The couple’s little camp turned out to be in the middle of the cleared area where the Park Service had hauled in material for tables and toilets and benches but had not yet put them together. On the ground lay a sign: “GRANITE PARK CAMPGROUND.” Sleeping bags and shoes and camp gear were strewn about, and there was an indistinct trail of blood heading up the hill toward the trail cabin, and a pool of blood soaked into a trampled patch of false hellebore a few feet down the hill. “Didn’t the boy say he came uphill all the way?” Steve Pierre asked Don Gullett.
“Yes,” Gullett said.
The Indian and Bunney reached the same conclusion at once. “This must be the girl’s blood down here,” the ranger said. “The bear must have carried her downhill.”
This deduction narrowed the arc of the search area to 180 degrees, and the group spread out and began to move haltingly down the mountain. Instead of shouting “Whoa, bear!” they were calling, “Julie, Julie, where are you, Julie?” But the fact of the bear’s existence was uppermost in all their minds. Tom Walton choked back a rising sense of panic and moved just behind Bunney, expecting the bear to come charging out of the brush at any second and knock them all to the ground before the ranger could get off a shot. Some of the men were banging on pots to add to the noise, and Father Connolly and an assistant continued to drag the fire tub along the ground while others ran around trying to find scrap wood to keep the blaze high. Now and then, an ember would bounce out of the tub, and someone would stomp it out and rush to rejoin the search line. No one wanted to be alone, but neither could they stay in a big mass and hope to find the missing girl. So the line expanded and contracted with the courage of the men and the menace of the night.
Now the Indian called out that he had found a trail of blood specks along the asters and the glacier lilies, and the group knotted up behind him. Within a few yards, he leaned over and picked up a bloody purse, empty except for a single dollar bill. The Indian increased his pace down the slope below the bench, and several times Bunney had to tell him to slow down and get behind the gun. The men followed the Indian far down the mountain, out of sight of the chalet light, and then the bloody trail disappeared. “I’m sorry, ” Steve Pierre said, “but it’s gone. We’ll have to spread out again.”
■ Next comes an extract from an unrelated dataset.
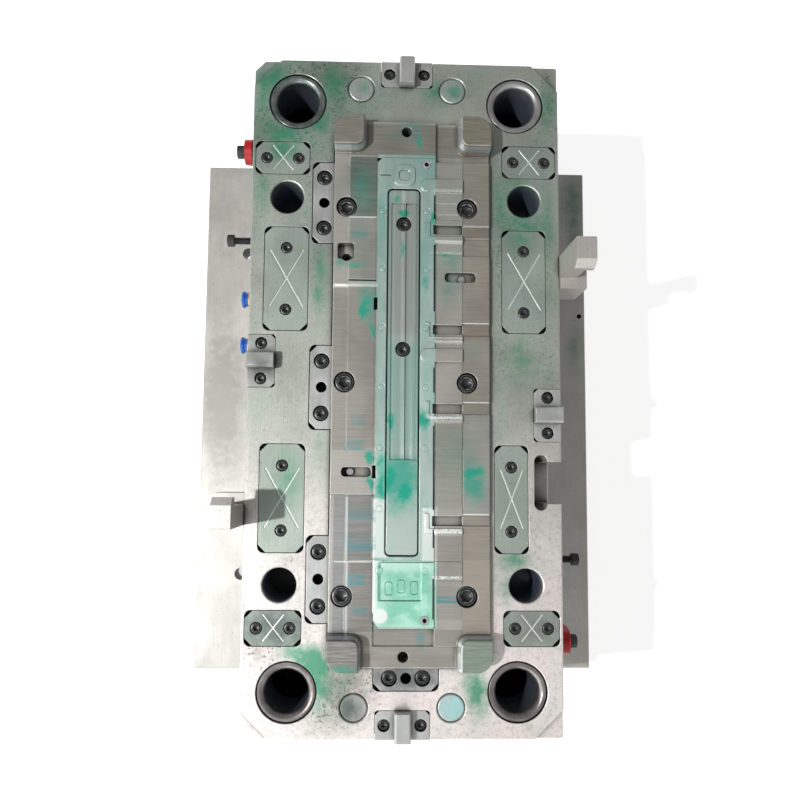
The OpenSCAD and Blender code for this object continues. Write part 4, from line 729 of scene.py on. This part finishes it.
# The lines of the label field
# A frame and three blank round-cornered windows that the moulded part carries as thin lines. Here
# they stand a quarter of a millimetre proud of the label field's milled floor.
label_height = parting_height + 0.0085
line_width, line_height = 0.0006, 0.00025
frame_corners = [(380, 562.5), (433, 562.5), (433, 577.8), (421, 577.8), (421, 600.5), (380, 600.5)]
frame_radius, window_radius = 0.0012, 0.002
window_middles = [(388.3, 588.5), (401, 586.5), (414, 588)]
window_half_x, window_half_y = 3.5, 6.5
window_turns = [(-1, -1), (1, -1), (1, 1), (-1, 1)]


def raised_line(corners, radius):
    """A closed thin line on the label field through corners given in the photograph's pixels. Each
    turn is a quadratic curve that starts and ends a radius from its corner, and a low flat section
    is swept along the route."""
    points = [on_face(px, py, label_height) for px, py in corners]
    share = np.linspace(0, 1, 8)[:, None]
    turns = []
    for before, corner, after in zip(points[-1:] + points[:-1], points, points[1:] + points[:1]):
        start = np.array(corner + (before - corner).normalized() * radius)
        end = np.array(corner + (after - corner).normalized() * radius)
        middle = np.array(corner) * 2 * share * (1 - share)
        turns.append(start * (1 - share) ** 2 + middle + end * share ** 2)
    route = np.concatenate(turns)[:, :2]
    ahead = np.roll(route, -1, axis=0) - np.roll(route, 1, axis=0)
    ahead /= np.linalg.norm(ahead, axis=1)[:, None]
    aside = np.stack([-ahead[:, 1], ahead[:, 0]], axis=1)
    rows = []
    for across, up in [(-1, -0.5), (-1, 0.5), (-0.6, 1), (0.6, 1), (1, 0.5), (1, -0.5), (-1, -0.5)]:
        level = np.full((len(route), 1), label_height + up * line_height)
        rows.append(np.concatenate([route + aside * (across * line_width / 2), level], axis=1))
    return np.array(rows)


outlines = [raised_line(frame_corners, frame_radius)]
for px, py in window_middles:
    corners = [(px + x * window_half_x, py + y * window_half_y) for x, y in window_turns]
    outlines.append(raised_line(corners, window_radius))
outline_steel = Finish("outline_steel", srgb(92, 138, 122), 0.3)
outline_steel.coat(outline_steel.noise(0.004, 0.4, 0.7, 0.8, detail=4), srgb(70, 104, 94))
label_outlines = grid_mesh("label_outlines", outlines, outline_steel.done(), smooth=50)
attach(label_outlines, "mould")


# The centre core
# A long narrow insert of the same mould steel, let into the core insert and held by two cap screws.
# A ball cutter has left bands along it, and a thin film of spotting blue lies on its front part.
centre_dabs = [
    (391, 422, 3, 7, 0.7), (390, 478, 4, 12, 0.9), (405, 491, 6, 9, 1), (404, 213, 6, 3, 0.9),
    (403, 247, 3, 9, 0.5), (397, 199, 4, 3, 0.5),
]
# Each band from one pass of the cutter: left and right in pixels, tone and strength
centre_bands = [
    (388.3, 394, srgb(140, 186, 176), 0.6), (394, 395, srgb(226, 236, 232), 0.7),
    (395, 399, srgb(150, 160, 156), 0.5), (399, 402.5, srgb(186, 194, 190), 0.5),
    (402.5, 404, srgb(236, 240, 238), 0.7), (404, 406, srgb(196, 206, 202), 0.5),
    (406, 410, srgb(150, 166, 160), 0.5), (410, 412, srgb(206, 212, 210), 0.5),
    (412, 416, srgb(160, 182, 174), 0.5), (416, 420, srgb(120, 150, 142), 0.6),
]
band_top, band_bottom = 190, 462
# Broader tones across it: top and bottom in pixels, colour, strength and soft margin
centre_left, centre_right = 386, 424
centre_tones = [
    (205, 330, srgb(160, 152, 148), 0.3, 0.008), (350, 440, srgb(130, 190, 174), 0.4, 0.012),
    (463, 560, srgb(196, 214, 206), 0.85, 0.001),
]
centre_films = [(398, 485, 22, 30, 1), (404, 475, 20, 16, 0.6)]
centre_steel = Finish("centre_steel", srgb(206, 218, 210), 0.34)
# Pale edges: bright wear and a painted highlight.
centre_steel.round_edges(0.0008, srgb(232, 240, 236))
for left, right, tone, strength in centre_bands:
    patch(centre_steel, left, band_top, right, band_bottom, tone, strength, 0.0004)
centre_cloud = centre_steel.noise(0.03, 0.35, 0.7, 0.4, stretch=(1, 4, 1), detail=6)
centre_steel.coat(centre_cloud, srgb(190, 206, 198))
centre_grain = centre_steel.noise(0.0016, 0.35, 0.7, 0.2, stretch=(1, 24, 1), detail=3)
centre_steel.coat(centre_grain, srgb(120, 150, 140))
for top, bottom, tone, strength, fade in centre_tones:
    patch(centre_steel, centre_left, top, centre_right, bottom, tone, strength, fade)
centre_steel.haze(dabs(centre_films, face_height), srgb(70, 180, 156), insert_reach)
centre_steel.smears(dabs(centre_dabs, face_height), spotting_teal, insert_reach, ragged=0.003)
# Old oil and painted shade in gaps and corners.
centre_steel.grime_and_shade(0.005)
dress(centre_steel.done(), "centre_core")


# Screws
# Socket head cap screws of alloy steel: cold headed, knurled round the rim, with rolled threads and
# black oxide rubbed bright, with a painted highlight, on its edges. Each stands where its CAD screw is.
def solids(node):
    """The points of each separate solid of a CAD node, in metres: every triangle hands the lowest
    label among its corners to the others, until no label changes."""
    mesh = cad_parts[node].data
    place = np.empty(len(mesh.vertices) * 3)
    mesh.vertices.foreach_get("co", place)
    corner = np.empty(len(mesh.loops), dtype=np.int64)
    mesh.loops.foreach_get("vertex_index", corner)
    steps = np.round(place.reshape(-1, 3) * 1e5 + 0.2).astype(np.int64)
    kept, merged = np.unique(steps, axis=0, return_inverse=True)
    triangle = merged.reshape(-1)[corner].reshape(-1, 3)
    label, before = np.arange(len(kept)), None
    while before is None or (label != before).any():
        before = label.copy()
        np.minimum.at(label, triangle.ravel(), np.repeat(label[triangle].min(axis=1), 3))
        label = label[label]
    return [kept[label == one] / 1e5 for one in np.unique(label)]


screw_columns = 96
# In millimetres: the head's width, then the shank's and the socket's
screw_sizes = {10: (6, 5), 13: (8, 6), 16: (10, 8), 18: (12, 10), 24: (16, 14)}
thread_pitch = 0.00125


def screw_grid(points, index, threaded):
    """A cap screw turned about its axis from the shank's end to the middle of the socket. The rim's
    radius steps in and out by one column for the knurl, the socket's walls lie at its half width
    over the cosine of the angle from the nearest flat, and a thread's radius follows a triangle
    wave of height over pitch less turn."""
    low, high = points.min(axis=0), points.max(axis=0)
    size = high - low
    head = np.median(size)
    axis = int(np.argmax(np.abs(size - head)))
    middle = (low + high) / 2
    reach = np.linalg.norm(np.delete(points - middle, axis, axis=1), axis=1)
    near_low = reach[points[:, axis] < low[axis] + 0.1 * size[axis]].max()
    near_high = reach[points[:, axis] > high[axis] - 0.1 * size[axis]].max()
    way = 1 if near_high > near_low else -1
    width, socket = (v / 1000 for v in screw_sizes[round(head * 1000)])
    length = size[axis] - width
    seat = middle.copy()
    seat[axis] = (high[axis] if way > 0 else low[axis]) - way * width
    rim, edge, shank = head / 2, 0.07 * width, width / 2
    turn = np.linspace(0, 2 * np.pi, screw_columns, endpoint=False)
    round_part = np.ones(screw_columns)
    knurl = 1 - 0.035 * (np.arange(screw_columns) % 2)
    hexagon = 1 / np.cos(np.mod(turn, np.pi / 3) - np.pi / 6)
    flat = socket / 2
    rows = [(0, -length, round_part), (0.8 * shank, -length, round_part)]
    if threaded:
        count = int(length / thread_pitch * 5)
        for height in np.linspace(-length + 0.001, -0.0006, count):
            wave = np.abs(np.mod(height / thread_pitch - turn / (2 * np.pi), 1) * 2 - 1)
            rows.append((shank, height, 1 - 0.15 * wave))
    else:
        rows += [(shank, -length + 0.2 * shank, round_part)]
    rows += [
        (shank, 0, round_part), (rim - edge, 0, round_part), (rim, edge, knurl),
        (rim, width - 1.8 * edge, knurl), (rim - 0.2 * edge, width - 1.1 * edge, round_part),
        (rim - 0.6 * edge, width - 0.4 * edge, round_part), (rim - 1.4 * edge, width, round_part),
        (flat * 1.22, width, round_part), (flat * 1.16, width - 0.05 * width, round_part),
        (flat, width - 0.09 * width, hexagon), (flat, 0.5 * width, hexagon),
        (flat * 0.9, 0.47 * width, round_part), (0, 0.4 * width, round_part),
    ]
    radius = np.array([r * shape for r, _, shape in rows])
    height = np.repeat(np.array([h for _, h, _ in rows])[:, None], screw_columns, axis=1)
    angle = turn * way + 2.4 * index
    grid = np.empty((len(rows), screw_columns, 3))
    grid[..., axis] = seat[axis] + way * height
    grid[..., (axis + 1) % 3] = seat[(axis + 1) % 3] + radius * np.cos(angle)
    grid[..., (axis + 2) % 3] = seat[(axis + 2) % 3] + radius * np.sin(angle)
    return grid


black_oxide = Finish("black_oxide", srgb(34, 35, 37), 0.32, metallic=0.1)
black_oxide.coat(black_oxide.noise(0.003, 0.5, 0.75, 0.5, detail=5), srgb(62, 64, 64))
rubbed_and_highlight = black_oxide.add("ShaderNodeAttribute", attribute_name="rubbed_and_highlight").outputs["Fac"]
# Rubbed bright and painted with a highlight on the rims and socket lips.
black_oxide.coat(rubbed_and_highlight, srgb(196, 200, 198))
# Old oil and painted shade in the sockets and round the heads.
black_oxide.grime_and_shade(0.004, low=0.3, high=0.8)
black_oxide = black_oxide.done()
dress(black_oxide, "button_screws")


def rub_and_highlight_rims(screws, node):
    """Marks how far the oxide is rubbed off, which also sets a painted highlight: on the rim's chamfer
    and the socket's lip, found from each point's distance to its screw's axis and height in the head."""
    mesh = screws.data
    place = np.empty(len(mesh.vertices) * 3)
    mesh.vertices.foreach_get("co", place)
    place = place.reshape(-1, 3)
    mark = np.zeros(len(place))
    for points in solids(node):
        low, high = points.min(axis=0), points.max(axis=0)
        size = high - low
        head = np.median(size)
        axis = int(np.argmax(np.abs(size - head)))
        near = ((place > low - 0.0002) & (place < high + 0.0002)).all(axis=1)
        reach = np.linalg.norm(np.delete(place - (low + high) / 2, axis, axis=1), axis=1)
        width, socket = (v / 1000 for v in screw_sizes[round(head * 1000)])
        flat = socket / 2
        end = np.minimum(np.abs(place[:, axis] - high[axis]), np.abs(place[:, axis] - low[axis]))
        rim = (reach > head / 2 - 0.08 * width) & (reach < head / 2 - 0.02 * width) & (end < 0.06 * width)
        lip = (reach > flat * 1.12) & (reach < flat * 1.19) & (end < 0.07 * width)
        mark[near & rim] = min(1.0, head / 0.019)
        mark[near & lip] = min(0.85, head / 0.022)
    mesh.attributes.new("rubbed_and_highlight", "FLOAT", "POINT").data.foreach_set("value", mark)


screw_nodes = {
    "core_insert_screws": "mould", "centre_core_screws": "mould", "wedge_screws": "mould",
    "wear_plate_screws": "mould", "side_lock_screws": "mould", "hook_screws": "mould",
    "strap_screws": "mould", "side_screws": "mould", "plate_cap_screws": "mould",
    "pillar_screws": "mould", "ejector_plate_screws": "ejector", "limiter_screws": "ejector",
}
for node, body in screw_nodes.items():
    threaded = node == "side_screws"
    grids = [screw_grid(points, index, threaded) for index, points in enumerate(solids(node))]
    screws = grid_mesh(node + "_modelled", grids, black_oxide, smooth=32)
    rub_and_highlight_rims(screws, node)
    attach(screws, body)
    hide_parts(node)


# The safety straps
# Two steel straps, painted red, that tie the mould's halves together while it is carried. Each hangs
# from one black screw and swings on it.
red_paint = Finish("red_paint", srgb(196, 30, 36), 0.38, metallic=0.0)
red_paint.coat(red_paint.noise(0.006, 0.5, 0.8, 0.5, detail=5), srgb(150, 22, 30))
dress(red_paint.done(), "safety_strap_left", "safety_strap_right")


# The water fittings and the ejector's guide bushes
# Push-in fittings turned from brass, screwed into the support plate, each with a blue release
# collar. The bushes that guide the ejector plates are turned from bronze of nearly the same colour.
blue_plastic = Finish("blue_plastic", srgb(20, 96, 200), 0.3, metallic=0.0)
blue_plastic.coat(blue_plastic.noise(0.005, 0.5, 0.8, 0.4, detail=4), srgb(14, 70, 160))
dress(blue_plastic.done(), "water_fitting_collars")
brass = Finish("brass", srgb(214, 180, 110), 0.3)
brass.coat(brass.noise(0.004, 0.5, 0.8, 0.5, detail=4), srgb(160, 128, 70))
dress(brass.done(), "water_fittings", "ejector_guide_bushes")


# The return springs
# Four die springs wound from flat wire and painted blue. They sit over the return pins against the
# support plate; in the mould they shorten as the ejector plates rise, but here they keep one length.
spring_low, spring_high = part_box("return_springs")
spring_foot, spring_top = spring_low.z, spring_high.z
spring_height = spring_top - spring_foot
spring_radius, spring_turns = 0.025, 8
wire_width, wire_height = 0.008, 0.0044
spring_x, spring_y = spring_high.x - spring_radius, spring_high.y - spring_radius
spring_paint = Finish("spring_paint", srgb(34, 86, 170), 0.35, metallic=0.0)
spring_paint.coat(spring_paint.noise(0.006, 0.5, 0.8, 0.5, detail=4), srgb(22, 60, 130))


def coil_spring(middle_x, middle_y):
    """A die spring wound from flat wire. The wire's rounded section is swept along a helix whose
    rise runs slowly over the closed end turns and evenly between them, and both ends are ground
    level by limiting the height to the spring's own."""
    turn = np.linspace(0, spring_turns, spring_turns * 48 + 1)[:, None]
    sunk = 0.6 * wire_height
    room = spring_height - wire_height
    heights = [-sunk, wire_height * 0.55, room - wire_height * 0.55, room + sunk]
    rise = np.interp(turn, [0, 1, spring_turns - 1, spring_turns], heights)
    across = np.array([-0.5, -0.42, 0.42, 0.5, 0.5, 0.42, -0.42, -0.5]) * wire_width
    up = np.array([0.3, 0.5, 0.5, 0.3, -0.3, -0.5, -0.5, -0.3]) * wire_height
    radius = spring_radius - wire_width / 2 + across
    height = np.clip(rise + wire_height / 2 + up, 0, spring_height) + spring_foot
    angle = 2 * np.pi * turn
    place_x = middle_x + radius * np.cos(angle)
    place_y = middle_y + radius * np.sin(angle)
    coil = np.stack([place_x, place_y, height], axis=-1)
    poles = np.repeat(coil.mean(axis=1, keepdims=True), len(across), axis=1)
    return np.concatenate([poles[:1], coil, poles[-1:]])


coils = [coil_spring(side * spring_x, end * spring_y) for side in (-1, 1) for end in (-1, 1)]
springs = grid_mesh("return_springs_modelled", coils, spring_paint.done(), smooth=35)
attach(springs, "mould")
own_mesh(springs)
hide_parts("return_springs")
The searchers had traveled the length of a football field from the campsite; there were neither trails nor cleared areas nor signs to guide them, and they widened reluctantly and began creeping down the slope trying to cut the trail of blood again. Their flashlights had been off and on for two hours, and now they barely illuminated the ground. The men made more noise than ever; it had occurred to more than a few of them that the girl might be lying dead just a few feet away with the bear standing guard, and they had heard what grizzlies will do to protect a kill.
The line of search had dropped down another twenty yards when an alien sound began to intrude itself into the noisemaking. “Quiet! ” Bunney begged, and slowly the group brought itself to order. From off to the left and slightly farther down the slope, they heard a muted cry for help. At the sound of the tiny voice, the strung-out searchers reacted as a single person. Now it was as though there were no bear, as though the suffering girl were the only reality on the dark flank of the mountain. Now they were adult men listening to a suffering human, and they dashed headlong, tripping over logs and bushes, toward the small, weak voice.